→ STORED DATA
>> Begin
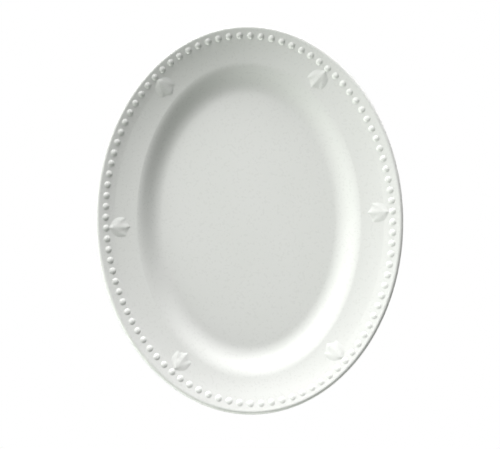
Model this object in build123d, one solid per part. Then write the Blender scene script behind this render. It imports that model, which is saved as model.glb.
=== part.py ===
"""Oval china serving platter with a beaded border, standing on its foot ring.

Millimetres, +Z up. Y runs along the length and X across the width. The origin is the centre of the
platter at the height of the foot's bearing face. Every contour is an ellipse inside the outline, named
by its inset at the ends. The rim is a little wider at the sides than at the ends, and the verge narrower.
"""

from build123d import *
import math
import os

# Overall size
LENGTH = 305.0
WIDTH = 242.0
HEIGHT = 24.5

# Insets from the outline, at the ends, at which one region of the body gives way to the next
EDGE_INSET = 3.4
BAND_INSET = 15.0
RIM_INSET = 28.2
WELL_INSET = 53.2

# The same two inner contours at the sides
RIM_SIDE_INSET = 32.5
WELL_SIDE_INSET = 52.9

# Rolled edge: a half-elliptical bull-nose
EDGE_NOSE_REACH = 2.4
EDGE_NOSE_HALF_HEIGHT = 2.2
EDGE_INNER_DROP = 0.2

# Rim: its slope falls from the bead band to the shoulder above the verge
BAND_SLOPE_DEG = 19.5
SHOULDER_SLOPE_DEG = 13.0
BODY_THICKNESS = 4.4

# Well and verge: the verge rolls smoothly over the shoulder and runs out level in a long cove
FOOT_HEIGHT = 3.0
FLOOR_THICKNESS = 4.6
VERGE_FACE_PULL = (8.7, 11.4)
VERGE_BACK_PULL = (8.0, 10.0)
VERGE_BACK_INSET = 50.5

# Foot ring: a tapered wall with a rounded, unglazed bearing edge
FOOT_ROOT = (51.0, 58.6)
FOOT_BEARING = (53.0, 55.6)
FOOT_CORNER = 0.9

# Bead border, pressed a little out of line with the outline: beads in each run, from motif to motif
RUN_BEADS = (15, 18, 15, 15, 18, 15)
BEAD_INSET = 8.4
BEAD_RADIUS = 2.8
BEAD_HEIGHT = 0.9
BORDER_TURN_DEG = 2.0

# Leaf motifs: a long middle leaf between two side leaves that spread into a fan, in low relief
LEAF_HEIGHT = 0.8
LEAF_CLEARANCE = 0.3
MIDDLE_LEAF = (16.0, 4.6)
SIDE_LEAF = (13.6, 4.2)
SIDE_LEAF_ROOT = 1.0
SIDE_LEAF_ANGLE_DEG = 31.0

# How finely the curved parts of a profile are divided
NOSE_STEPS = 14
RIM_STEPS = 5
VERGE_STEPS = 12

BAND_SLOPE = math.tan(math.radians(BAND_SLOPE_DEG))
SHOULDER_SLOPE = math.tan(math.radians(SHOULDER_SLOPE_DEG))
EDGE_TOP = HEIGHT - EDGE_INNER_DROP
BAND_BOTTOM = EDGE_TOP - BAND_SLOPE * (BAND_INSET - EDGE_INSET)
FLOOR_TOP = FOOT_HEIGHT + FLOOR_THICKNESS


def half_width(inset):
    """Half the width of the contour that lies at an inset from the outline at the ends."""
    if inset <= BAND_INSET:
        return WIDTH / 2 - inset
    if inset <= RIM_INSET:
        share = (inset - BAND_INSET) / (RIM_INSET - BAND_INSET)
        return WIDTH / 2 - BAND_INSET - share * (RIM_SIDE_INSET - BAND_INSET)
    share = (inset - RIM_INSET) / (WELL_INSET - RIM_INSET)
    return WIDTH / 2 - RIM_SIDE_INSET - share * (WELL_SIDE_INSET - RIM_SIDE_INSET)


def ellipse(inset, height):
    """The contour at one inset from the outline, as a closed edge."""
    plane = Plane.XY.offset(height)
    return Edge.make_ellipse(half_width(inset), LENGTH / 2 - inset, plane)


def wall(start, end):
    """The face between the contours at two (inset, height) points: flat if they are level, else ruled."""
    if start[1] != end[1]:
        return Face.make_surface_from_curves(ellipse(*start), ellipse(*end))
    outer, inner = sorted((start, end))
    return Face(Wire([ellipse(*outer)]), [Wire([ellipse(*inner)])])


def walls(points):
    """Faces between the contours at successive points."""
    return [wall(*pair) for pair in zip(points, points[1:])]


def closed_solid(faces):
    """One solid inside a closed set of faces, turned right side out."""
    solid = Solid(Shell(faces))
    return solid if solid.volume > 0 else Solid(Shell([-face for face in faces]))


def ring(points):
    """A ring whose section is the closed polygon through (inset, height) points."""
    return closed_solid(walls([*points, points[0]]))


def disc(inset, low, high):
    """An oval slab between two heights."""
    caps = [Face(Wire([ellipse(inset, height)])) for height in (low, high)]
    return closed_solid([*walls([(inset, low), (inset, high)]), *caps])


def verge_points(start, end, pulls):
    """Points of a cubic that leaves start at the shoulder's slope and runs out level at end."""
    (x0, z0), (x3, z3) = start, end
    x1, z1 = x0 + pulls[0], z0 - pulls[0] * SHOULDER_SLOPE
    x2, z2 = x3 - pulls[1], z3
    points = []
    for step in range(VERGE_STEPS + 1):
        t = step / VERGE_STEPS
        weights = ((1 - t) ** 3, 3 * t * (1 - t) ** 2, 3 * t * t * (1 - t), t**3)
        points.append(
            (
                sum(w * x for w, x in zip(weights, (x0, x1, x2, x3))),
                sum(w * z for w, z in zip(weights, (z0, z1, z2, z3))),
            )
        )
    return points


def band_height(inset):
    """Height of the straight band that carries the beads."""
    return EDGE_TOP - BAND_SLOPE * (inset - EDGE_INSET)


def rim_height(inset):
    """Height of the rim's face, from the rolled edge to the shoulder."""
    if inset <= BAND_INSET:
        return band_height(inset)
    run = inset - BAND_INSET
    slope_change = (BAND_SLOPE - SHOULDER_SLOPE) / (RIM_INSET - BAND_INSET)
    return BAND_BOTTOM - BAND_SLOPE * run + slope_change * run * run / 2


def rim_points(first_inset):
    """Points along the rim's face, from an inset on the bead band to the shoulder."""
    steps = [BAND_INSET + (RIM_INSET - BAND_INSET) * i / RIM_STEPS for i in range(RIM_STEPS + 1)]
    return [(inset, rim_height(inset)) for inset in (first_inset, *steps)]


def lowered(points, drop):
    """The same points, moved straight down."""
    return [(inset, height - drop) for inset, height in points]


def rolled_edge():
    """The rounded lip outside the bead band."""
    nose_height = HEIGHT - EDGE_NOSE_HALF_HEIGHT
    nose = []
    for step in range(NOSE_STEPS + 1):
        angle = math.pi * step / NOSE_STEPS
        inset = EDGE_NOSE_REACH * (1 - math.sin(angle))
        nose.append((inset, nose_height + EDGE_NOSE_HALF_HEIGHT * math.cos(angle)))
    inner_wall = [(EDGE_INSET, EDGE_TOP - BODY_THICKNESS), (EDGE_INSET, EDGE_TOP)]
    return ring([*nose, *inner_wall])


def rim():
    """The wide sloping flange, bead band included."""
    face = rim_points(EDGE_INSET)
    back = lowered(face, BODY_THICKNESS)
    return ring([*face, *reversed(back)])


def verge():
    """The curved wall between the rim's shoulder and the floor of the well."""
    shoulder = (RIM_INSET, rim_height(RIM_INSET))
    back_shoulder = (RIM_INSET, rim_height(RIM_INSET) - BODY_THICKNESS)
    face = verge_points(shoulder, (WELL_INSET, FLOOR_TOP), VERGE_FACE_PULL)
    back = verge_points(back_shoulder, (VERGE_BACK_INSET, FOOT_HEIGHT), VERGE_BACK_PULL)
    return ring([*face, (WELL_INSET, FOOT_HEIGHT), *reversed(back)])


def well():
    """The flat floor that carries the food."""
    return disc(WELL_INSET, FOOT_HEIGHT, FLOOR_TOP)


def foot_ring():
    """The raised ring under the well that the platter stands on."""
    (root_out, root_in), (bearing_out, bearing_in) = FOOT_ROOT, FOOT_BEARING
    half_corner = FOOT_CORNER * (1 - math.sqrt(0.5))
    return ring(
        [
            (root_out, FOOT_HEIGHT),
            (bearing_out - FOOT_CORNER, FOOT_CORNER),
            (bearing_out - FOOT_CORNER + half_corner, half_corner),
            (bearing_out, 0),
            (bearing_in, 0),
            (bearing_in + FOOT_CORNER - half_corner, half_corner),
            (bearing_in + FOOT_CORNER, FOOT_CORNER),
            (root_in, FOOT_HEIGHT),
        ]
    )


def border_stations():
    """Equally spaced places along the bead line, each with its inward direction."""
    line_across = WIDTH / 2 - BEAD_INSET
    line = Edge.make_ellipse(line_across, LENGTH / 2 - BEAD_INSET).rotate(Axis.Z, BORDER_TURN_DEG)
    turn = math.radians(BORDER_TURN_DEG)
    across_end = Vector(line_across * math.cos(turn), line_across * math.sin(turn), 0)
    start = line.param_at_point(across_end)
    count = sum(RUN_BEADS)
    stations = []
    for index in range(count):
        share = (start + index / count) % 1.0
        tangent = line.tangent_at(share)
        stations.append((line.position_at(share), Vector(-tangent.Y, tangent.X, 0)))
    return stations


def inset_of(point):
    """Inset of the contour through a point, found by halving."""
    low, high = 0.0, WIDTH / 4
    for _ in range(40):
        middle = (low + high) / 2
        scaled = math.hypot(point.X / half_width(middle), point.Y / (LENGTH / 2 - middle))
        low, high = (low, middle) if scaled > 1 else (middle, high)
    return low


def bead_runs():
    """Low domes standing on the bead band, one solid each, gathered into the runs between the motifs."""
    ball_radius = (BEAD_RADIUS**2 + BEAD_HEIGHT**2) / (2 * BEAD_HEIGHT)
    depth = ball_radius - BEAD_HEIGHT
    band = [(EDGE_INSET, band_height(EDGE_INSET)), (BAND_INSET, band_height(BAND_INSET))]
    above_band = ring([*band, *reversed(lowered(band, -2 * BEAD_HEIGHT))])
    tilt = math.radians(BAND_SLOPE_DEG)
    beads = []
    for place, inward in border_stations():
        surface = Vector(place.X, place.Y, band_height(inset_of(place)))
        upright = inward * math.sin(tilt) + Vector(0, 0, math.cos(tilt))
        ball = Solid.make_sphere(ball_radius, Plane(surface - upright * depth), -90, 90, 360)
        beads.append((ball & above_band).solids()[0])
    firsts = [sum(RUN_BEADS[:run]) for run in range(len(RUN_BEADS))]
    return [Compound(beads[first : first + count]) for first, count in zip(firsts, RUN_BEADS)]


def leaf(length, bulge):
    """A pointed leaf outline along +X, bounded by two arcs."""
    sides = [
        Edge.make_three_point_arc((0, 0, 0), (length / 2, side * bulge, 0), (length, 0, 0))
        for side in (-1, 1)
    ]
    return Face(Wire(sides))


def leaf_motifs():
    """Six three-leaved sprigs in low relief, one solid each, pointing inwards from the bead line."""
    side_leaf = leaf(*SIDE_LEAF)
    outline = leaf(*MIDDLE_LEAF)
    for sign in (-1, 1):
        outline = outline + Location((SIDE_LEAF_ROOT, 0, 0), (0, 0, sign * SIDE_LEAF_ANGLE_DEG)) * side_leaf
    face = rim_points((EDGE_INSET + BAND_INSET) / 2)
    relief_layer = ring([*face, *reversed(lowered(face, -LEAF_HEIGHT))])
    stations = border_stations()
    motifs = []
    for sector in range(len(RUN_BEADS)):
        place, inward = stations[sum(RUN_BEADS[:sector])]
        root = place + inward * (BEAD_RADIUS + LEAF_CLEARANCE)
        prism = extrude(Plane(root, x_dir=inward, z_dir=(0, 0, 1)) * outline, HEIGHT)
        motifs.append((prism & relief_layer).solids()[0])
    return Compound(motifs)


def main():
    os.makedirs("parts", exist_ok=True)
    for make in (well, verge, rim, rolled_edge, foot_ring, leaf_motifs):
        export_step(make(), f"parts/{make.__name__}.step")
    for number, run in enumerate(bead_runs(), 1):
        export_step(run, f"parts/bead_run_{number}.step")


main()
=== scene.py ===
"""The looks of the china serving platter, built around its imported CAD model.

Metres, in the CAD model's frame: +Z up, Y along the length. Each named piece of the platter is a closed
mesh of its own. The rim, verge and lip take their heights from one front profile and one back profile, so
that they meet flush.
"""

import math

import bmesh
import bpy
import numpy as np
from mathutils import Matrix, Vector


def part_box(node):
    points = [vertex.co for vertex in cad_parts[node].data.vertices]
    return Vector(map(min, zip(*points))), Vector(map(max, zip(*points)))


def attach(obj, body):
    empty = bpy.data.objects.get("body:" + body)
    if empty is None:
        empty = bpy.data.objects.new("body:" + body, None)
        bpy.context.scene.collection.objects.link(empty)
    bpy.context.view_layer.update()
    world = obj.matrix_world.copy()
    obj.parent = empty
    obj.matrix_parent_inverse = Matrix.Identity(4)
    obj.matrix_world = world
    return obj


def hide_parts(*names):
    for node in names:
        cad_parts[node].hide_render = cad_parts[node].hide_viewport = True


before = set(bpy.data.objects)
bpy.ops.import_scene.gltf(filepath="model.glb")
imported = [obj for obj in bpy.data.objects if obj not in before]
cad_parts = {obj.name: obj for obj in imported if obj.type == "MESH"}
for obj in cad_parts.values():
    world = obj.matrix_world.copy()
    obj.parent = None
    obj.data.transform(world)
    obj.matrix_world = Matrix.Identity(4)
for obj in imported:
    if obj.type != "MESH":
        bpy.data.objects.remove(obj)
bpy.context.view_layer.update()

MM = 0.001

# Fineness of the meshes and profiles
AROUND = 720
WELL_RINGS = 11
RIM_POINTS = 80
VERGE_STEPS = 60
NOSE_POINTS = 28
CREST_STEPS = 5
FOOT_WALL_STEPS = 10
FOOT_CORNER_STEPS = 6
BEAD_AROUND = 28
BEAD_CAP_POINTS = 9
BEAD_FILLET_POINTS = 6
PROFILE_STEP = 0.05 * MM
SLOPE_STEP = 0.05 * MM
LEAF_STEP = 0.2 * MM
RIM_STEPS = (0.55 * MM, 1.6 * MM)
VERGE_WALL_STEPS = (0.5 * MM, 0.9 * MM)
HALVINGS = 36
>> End
→ GOAL
Retype exactly the lines above, from the one with "ring([*face, *reversed(lowered(face, -LEAF_HEIGHT))])" through the one with "obj.parent = None", inclusive.

→ FULL OUTPUT
    relief_layer = ring([*face, *reversed(lowered(face, -LEAF_HEIGHT))])
    stations = border_stations()
    motifs = []
    for sector in range(len(RUN_BEADS)):
        place, inward = stations[sum(RUN_BEADS[:sector])]
        root = place + inward * (BEAD_RADIUS + LEAF_CLEARANCE)
        prism = extrude(Plane(root, x_dir=inward, z_dir=(0, 0, 1)) * outline, HEIGHT)
        motifs.append((prism & relief_layer).solids()[0])
    return Compound(motifs)


def main():
    os.makedirs("parts", exist_ok=True)
    for make in (well, verge, rim, rolled_edge, foot_ring, leaf_motifs):
        export_step(make(), f"parts/{make.__name__}.step")
    for number, run in enumerate(bead_runs(), 1):
        export_step(run, f"parts/bead_run_{number}.step")


main()
=== scene.py ===
"""The looks of the china serving platter, built around its imported CAD model.

Metres, in the CAD model's frame: +Z up, Y along the length. Each named piece of the platter is a closed
mesh of its own. The rim, verge and lip take their heights from one front profile and one back profile, so
that they meet flush.
"""

import math

import bmesh
import bpy
import numpy as np
from mathutils import Matrix, Vector


def part_box(node):
    points = [vertex.co for vertex in cad_parts[node].data.vertices]
    return Vector(map(min, zip(*points))), Vector(map(max, zip(*points)))


def attach(obj, body):
    empty = bpy.data.objects.get("body:" + body)
    if empty is None:
        empty = bpy.data.objects.new("body:" + body, None)
        bpy.context.scene.collection.objects.link(empty)
    bpy.context.view_layer.update()
    world = obj.matrix_world.copy()
    obj.parent = empty
    obj.matrix_parent_inverse = Matrix.Identity(4)
    obj.matrix_world = world
    return obj


def hide_parts(*names):
    for node in names:
        cad_parts[node].hide_render = cad_parts[node].hide_viewport = True


before = set(bpy.data.objects)
bpy.ops.import_scene.gltf(filepath="model.glb")
imported = [obj for obj in bpy.data.objects if obj not in before]
cad_parts = {obj.name: obj for obj in imported if obj.type == "MESH"}
for obj in cad_parts.values():
    world = obj.matrix_world.copy()
    obj.parent = None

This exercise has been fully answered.